Ich spreche mit meinen Kunden vorher ab, wie viel Retusche erwünscht ist. Gibt es z. B. ausgeprägte Tränensäcke, die verschwinden sollen oder andere „Makel“, die man auf dem Foto nicht sehen möchte, dann kann ich dies realisieren. Ich werde aber grundsätzlich niemanden massiv verändern, der es nicht möchte. Bei meinen freien Projekten geht es natürlich um ein Gesamtkonzept, dass ich umsetzen möchte. Da kann es schon sein, dass ich mehr retuschiere als bei Kundenporträts, weil ich die Aufmerksamkeit richten möchte. Es geht um eine künstlerische Arbeit. Wenn der Kunde mir freie Hand lässt, dann halte ich mich stets an mein Grundprinzip, dass ich versuche den Menschen so einzufangen, wie ich ihn gesehen habe. Das, was mir sofort ins Auge gesprungen ist, darf bleiben. Alles, was ich erst nachher auf dem Bild wirklich wahrnehme, entferne ich.


Ein weiterer Aspekt, der den meisten nicht bewusst ist, ist, dass Lichtsetzung Struktur minimiert oder verstärkt. Bestimmt ist dem einen oder anderen Mal aufgefallen, dass man in Aufzügen oder Umkleidekabinen besonders furchtbar aussieht. Sehr frustrierend, wenn man gerade einen neuen Badeanzug kaufen möchte und plötzlich Cellulite in rauen Mengen sichtbar wird, die einem zu Hause noch nie so ausgeprägt aufgefallen ist, während man bei Kerzenschein oder im Sonnenuntergang besonders hübsch aufblüht. Diese Phänomene kennen wir alle und sie sind schlicht und einfach der Lichtsetzung geschuldet. In Umkleidekabinen kommt hartes Licht direkt von oben. Licht, das seitlich auf „Strukturen“ auftritt, verstärkt diese exponentiell. Während Licht, das frontal zur Struktur auftrifft, keine Schatten auslöst und sie so deutlich minimiert.


Man darf natürlich auch immer bedenken, dass Fotografie eine Kunstform ist, auch wenn es mir selbst schwerfällt, mich als Künstlerin zu bezeichnen.
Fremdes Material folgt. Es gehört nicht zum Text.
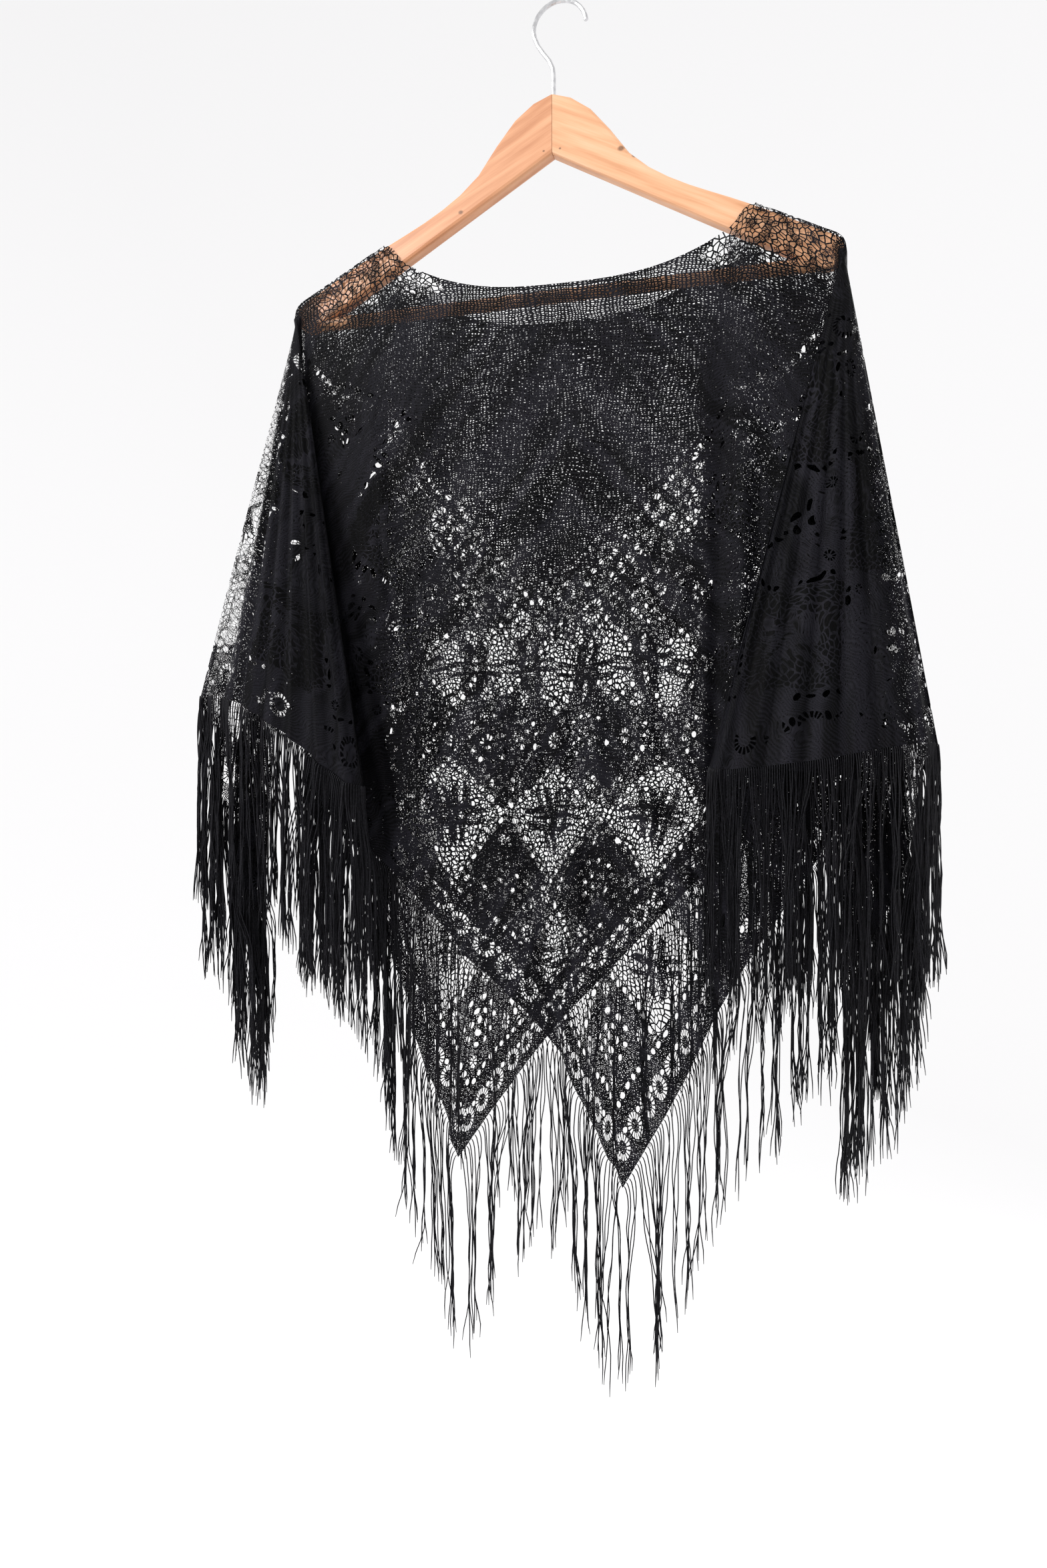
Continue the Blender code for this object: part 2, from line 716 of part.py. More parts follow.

Ich habe mich ganz bewusst für die inszenierte und gegen die Reportage – Fotografie entschieden, weil ich die Atmosphäre des Bildes selbst gestalten möchte. Dies erfolgt mit bewusster Lichtsetzung und auch Bearbeitung, in der ich die Farben und Bildschnitte nachträglich manipuliere und al Gusto verändere, bis ein Bild meinem Stil entspricht. Genauso wie der Koch ein Gericht mit verschiedenen Gewürzen zu seinem eigenen macht. Dabei versuche ich das herauszukitzeln, was ich in dem Menschen sehe.


Selbstverständlich kann ich nachvollziehen, dass durch die Möglichkeiten von Photoshop der Eindruck entsteht, als hätten die Modelle perfekte Haut, was Jugendliche in einen regelrechten Schönheitswahn treiben kann. Ich finde, dass es aber nicht der richtige Weg ist, deshalb mit der Bildbearbeitung gänzlich aufzuhören, sondern mit Artikeln wie diesem ein Bewusstsein zu schaffen und Aufklärung zu betreiben. Niemand hat perfekte Haut. Aber selbstverständlich sollte man es auch nicht komplett übertreiben und z. B. die Person 20 kg leichter machen, oder die Proportionen verändern, wie z. B. Augen und Brüste vergrößern, oder Nasen schmälern, etc.

So wie mit allem im Leben kommt es auf das Maß an. Mal weniger, mal mehr, aber niemals zu viel.


Ich wünsche euch allen eine schöne Zeit.